▸ **Data provided**

※ ※ ※

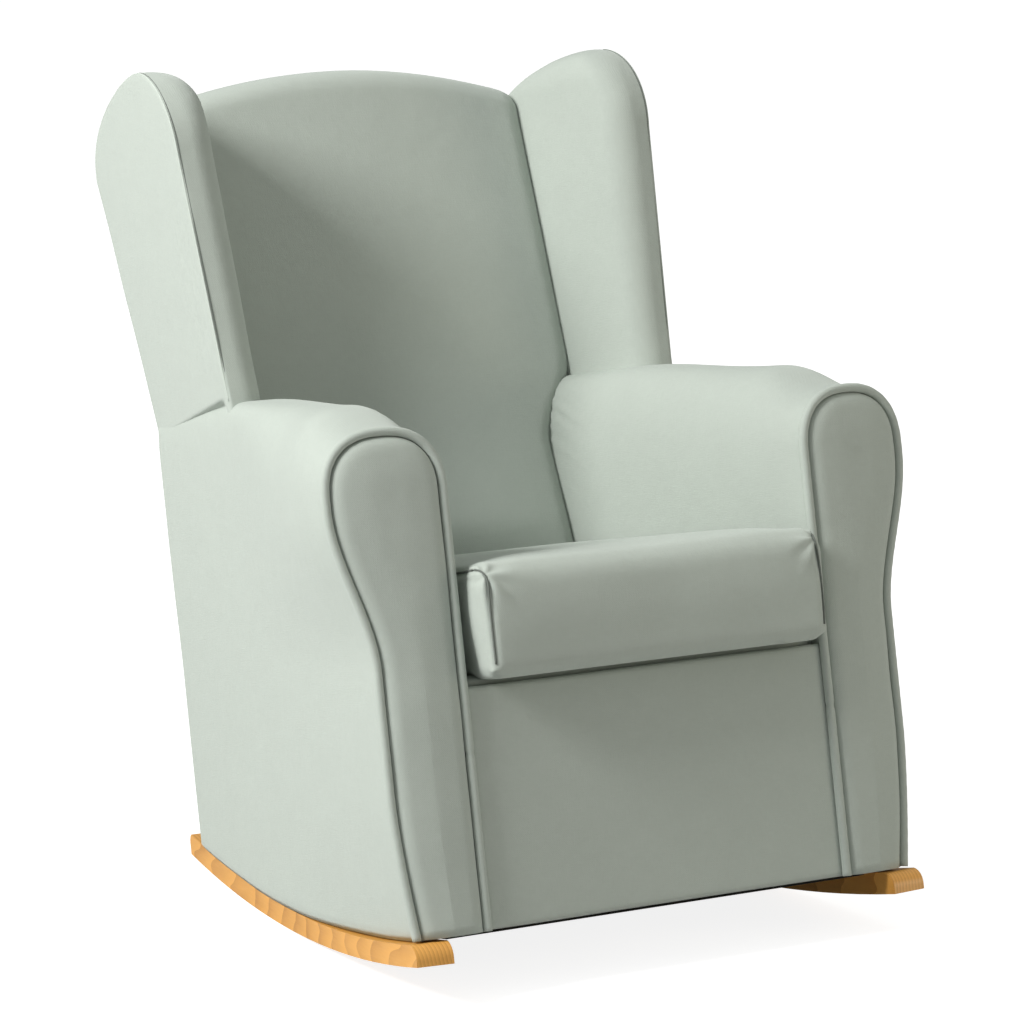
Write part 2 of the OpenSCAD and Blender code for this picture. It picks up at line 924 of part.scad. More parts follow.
module inside_back_pad() {
    foot_w = up_back(deck_h) + 20;
    roll_w = up_back(bend_z);
    side_w = up_back(crest_side);
    top_w = up_back(crest_h);
    arch_steps = 16;
    low = side_x(0, back_y + 20) - 3;
    color(fabric) at_back() along(0, back_pad_t)
        polygon(concat(
            [[-low, foot_w], [low, foot_w], [low, roll_w + 25], [back_top_w - 16, roll_w + 90]],
            [for (i = [0:arch_steps])
                let (t = 1 - 2 * i / arch_steps) [back_top_w * t, side_w + (top_w - side_w) * (1 - t * t)]],
            [[-back_top_w + 16, roll_w + 90], [-low, roll_w + 25]]
        ));
}

// ---------------------------------------------------------------- seat cushion

// Cushion block: straight ahead of the arms, tapered between them, raked at the rear
module cushion_block(shrink) {
    nose_r = 30;
    z0 = deck_h + 2 + shrink;
    z1 = cushion_top - shrink;
    rear = front_y(z0) - cushion_gap - 1 - shrink;
    rear_top = front_y(z1) - cushion_gap - 1 - shrink;
    y0 = -cushion_nose + shrink;
    w = cushion_w - shrink;
    intersection() {
        translate([-400, 0, 0]) across(0, 800) union() {
            polygon([
                [y0 + nose_r, z0], [rear, z0], [rear_top, z1], [y0 + nose_r, z1]
            ]);
            translate([y0 + nose_r, z0 + nose_r]) circle(nose_r, $fn = 32);
            translate([y0 + nose_r, z1 - nose_r]) circle(nose_r, $fn = 32);
            translate([y0, z0 + nose_r]) square([nose_r + 1, z1 - z0 - 2 * nose_r]);
        }
        linear_extrude(1000) polygon([
            [-w, -200], [w, -200], [w, 0], [side_x(0, 500) - cushion_gap - shrink, 500],
            [-side_x(0, 500) + cushion_gap + shrink, 500], [-w, 0]
        ]);
    }
}

module seat_cushion() {
    color(fabric) at_rest() difference() {
        cushion_block(0);
        cushion_block(cover_t);
    }
}

module cushion_core() {
    color(foam) at_rest() cushion_block(cover_t + 0.5);
}

// Closure across the cushion's raked rear face
zip_z = deck_h + 60;
zip_w = 22;
zip_t = 1.4;
zip_len = 300;
slider_t = 3.2;
slider_x = -zip_len / 2 + 12;

module at_zip() {
    at_rest() translate([0, front_y(zip_z) - cushion_gap - 1, zip_z]) rotate([-back_lean, 0, 0]) children();
}

module cushion_zip() {
    teeth_w = 5;
    color(fabric_dark) at_zip() {
        translate([-zip_len / 2, fit, -zip_w / 2]) cube([zip_len, zip_t - fit, zip_w]);
        translate([-zip_len / 2 + 4, zip_t - eps, -teeth_w / 2]) cube([zip_len - 8, 0.8, teeth_w]);
    }
}

module zip_slider() {
    color(steel) at_zip() {
        translate([slider_x - 5, zip_t + 0.8 + fit, -4]) cube([10, 1.4, 8]);
        translate([slider_x - 2.5, zip_t + 0.8 + fit + 1.4 - eps, -22]) cube([5, 0.9, 24]);
    }
}

// ---------------------------------------------------------------- assembly

rocker_left();
rocker_right();
rocker_screws();
side_rail_left();
side_rail_right();
front_post_left();
front_post_right();
back_post_left();
back_post_right();
arm_rail_left();
arm_rail_right();
arm_front_board_left();
arm_front_board_right();
wing_board_left();
wing_board_right();
wing_screws();
front_seat_rail();
rear_seat_rail();
front_bottom_rail();
rear_bottom_rail();
back_top_rail();
back_lower_rail();
corner_blocks();
crest_pad();
seat_springs();
spring_clips();
back_webbing();
seat_deck();
apron_panel();
dust_cover();
outside_back_panel();
inside_back_pad();
inside_arm_pad_left();
inside_arm_pad_right();
arm_roll_left();
arm_roll_right();
outside_arm_panel_left();
outside_arm_panel_right();
wing_pad_left();
wing_pad_right();
outside_wing_panel_left();
outside_wing_panel_right();
arm_facing_left();
arm_facing_right();
arm_piping_left();
arm_piping_right();
seat_cushion();
cushion_core();
cushion_zip();
zip_slider();
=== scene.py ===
"""Upholstery, wood and studio for a wing-back rocking chair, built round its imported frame.

The chair's soft parts are modelled in the chair's own upright frame and then leaned
back with it. Lengths are in metres. A side's local axes: u outward from the arm's
inside face, y to the rear, z up.
"""
import json
import math

import bmesh
import bpy
import numpy as np
from mathutils import Matrix, Vector
from mathutils.bvhtree import BVHTree
from mathutils.kdtree import KDTree
from mathutils.noise import noise


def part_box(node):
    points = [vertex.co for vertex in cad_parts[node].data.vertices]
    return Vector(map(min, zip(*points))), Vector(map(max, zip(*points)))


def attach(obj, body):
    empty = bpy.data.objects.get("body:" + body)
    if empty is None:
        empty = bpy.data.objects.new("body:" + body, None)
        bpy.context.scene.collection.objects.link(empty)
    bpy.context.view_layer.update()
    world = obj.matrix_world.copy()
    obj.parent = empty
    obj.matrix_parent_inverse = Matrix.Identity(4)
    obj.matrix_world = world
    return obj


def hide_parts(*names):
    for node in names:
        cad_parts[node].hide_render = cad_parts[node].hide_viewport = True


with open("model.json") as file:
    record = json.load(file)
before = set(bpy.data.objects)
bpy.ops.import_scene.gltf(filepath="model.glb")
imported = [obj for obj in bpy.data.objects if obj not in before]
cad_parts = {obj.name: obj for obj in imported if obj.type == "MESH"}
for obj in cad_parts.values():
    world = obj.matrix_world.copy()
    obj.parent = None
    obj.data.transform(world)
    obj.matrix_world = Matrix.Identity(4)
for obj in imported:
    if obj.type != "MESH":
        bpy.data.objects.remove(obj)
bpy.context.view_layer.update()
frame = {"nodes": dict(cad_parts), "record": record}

# ---------------------------------------------------------------- sizes

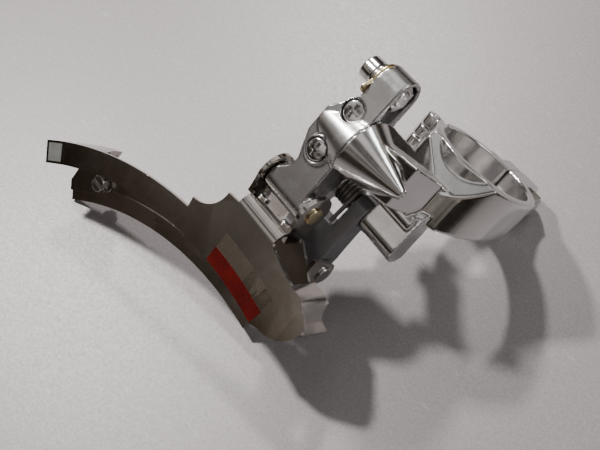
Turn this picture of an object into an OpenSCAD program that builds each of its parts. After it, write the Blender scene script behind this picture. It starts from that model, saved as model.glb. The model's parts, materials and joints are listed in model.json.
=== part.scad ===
// Front derailleur for a road bicycle with three chainrings: a clamp body, a down-swing
// parallelogram and a two-plate chain cage, at its inner (small ring) stop.
// +Z runs up the seat tube, +X points to the front wheel and +Y to the rider's left.
// The origin is the centre of the seat tube clamp. Outlines written [y, z] lie across the
// pivots, and outlines written [x, z] lie in the plane of the chainrings.

/* [Clamp] */
// Diameter of the seat tube
tube_d = 31.8; // [28.6:0.1:38.2]
// Height of the clamp along the tube
band_h = 12.7; // [10.5:0.1:16]
// Wall of the hinged band
band_wall = 2.4; // [1.8:0.1:3]
// Wall of the body's ring
ring_wall = 2.8; // [2.2:0.1:3.6]
// Thread of the clamp bolt
bolt_d = 5; // [4:0.5:6]
// Distance from the tube's surface to the clamp bolt's axis
bolt_out = 10.7; // [9:0.1:14]

/* [Linkage] */
// Distance from the tube's surface to the upper outer pivot
pivot_out = 18.1; // [16:0.1:24]
// Drop from the clamp's centre to the upper outer pivot
pivot_drop = 8.5; // [6:0.1:12]
// Length of both links between their pivots
link_len = 22.7; // [19:0.1:28]
// Lean of the links away from the tube at the inner stop
link_lean = 7.6; // [0:0.1:12]
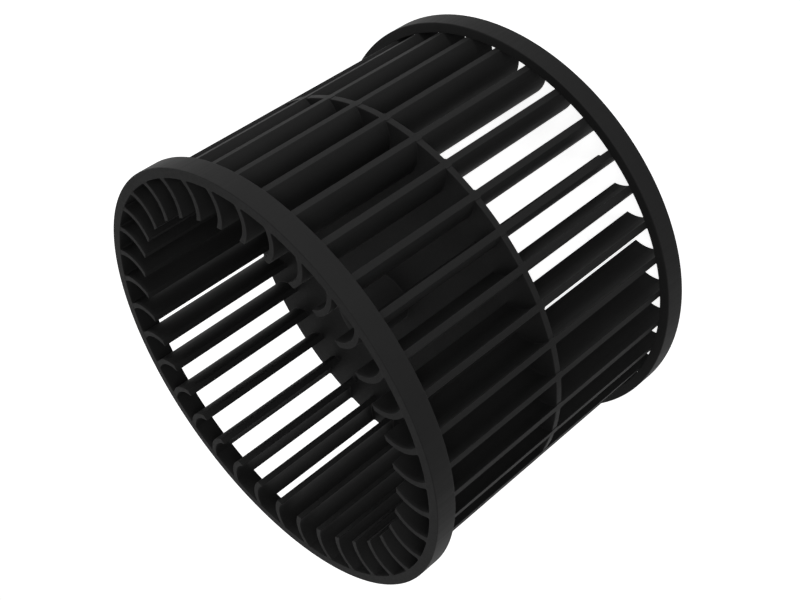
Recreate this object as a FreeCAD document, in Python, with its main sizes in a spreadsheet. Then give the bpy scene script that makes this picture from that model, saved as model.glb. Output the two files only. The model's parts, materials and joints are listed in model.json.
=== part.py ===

※ ※ ※

▸ **Written task**
Retype verbatim the lines that run from the line containing "Turn this picture" to the line containing "bolt_out = 10.7; // [9:0.1:14]", both inclusive, and no others.

▸ **Answer**
Turn this picture of an object into an OpenSCAD program that builds each of its parts. After it, write the Blender scene script behind this picture. It starts from that model, saved as model.glb. The model's parts, materials and joints are listed in model.json.
=== part.scad ===
// Front derailleur for a road bicycle with three chainrings: a clamp body, a down-swing
// parallelogram and a two-plate chain cage, at its inner (small ring) stop.
// +Z runs up the seat tube, +X points to the front wheel and +Y to the rider's left.
// The origin is the centre of the seat tube clamp. Outlines written [y, z] lie across the
// pivots, and outlines written [x, z] lie in the plane of the chainrings.

/* [Clamp] */
// Diameter of the seat tube
tube_d = 31.8; // [28.6:0.1:38.2]
// Height of the clamp along the tube
band_h = 12.7; // [10.5:0.1:16]
// Wall of the hinged band
band_wall = 2.4; // [1.8:0.1:3]
// Wall of the body's ring
ring_wall = 2.8; // [2.2:0.1:3.6]
// Thread of the clamp bolt
bolt_d = 5; // [4:0.5:6]
// Distance from the tube's surface to the clamp bolt's axis
bolt_out = 10.7; // [9:0.1:14]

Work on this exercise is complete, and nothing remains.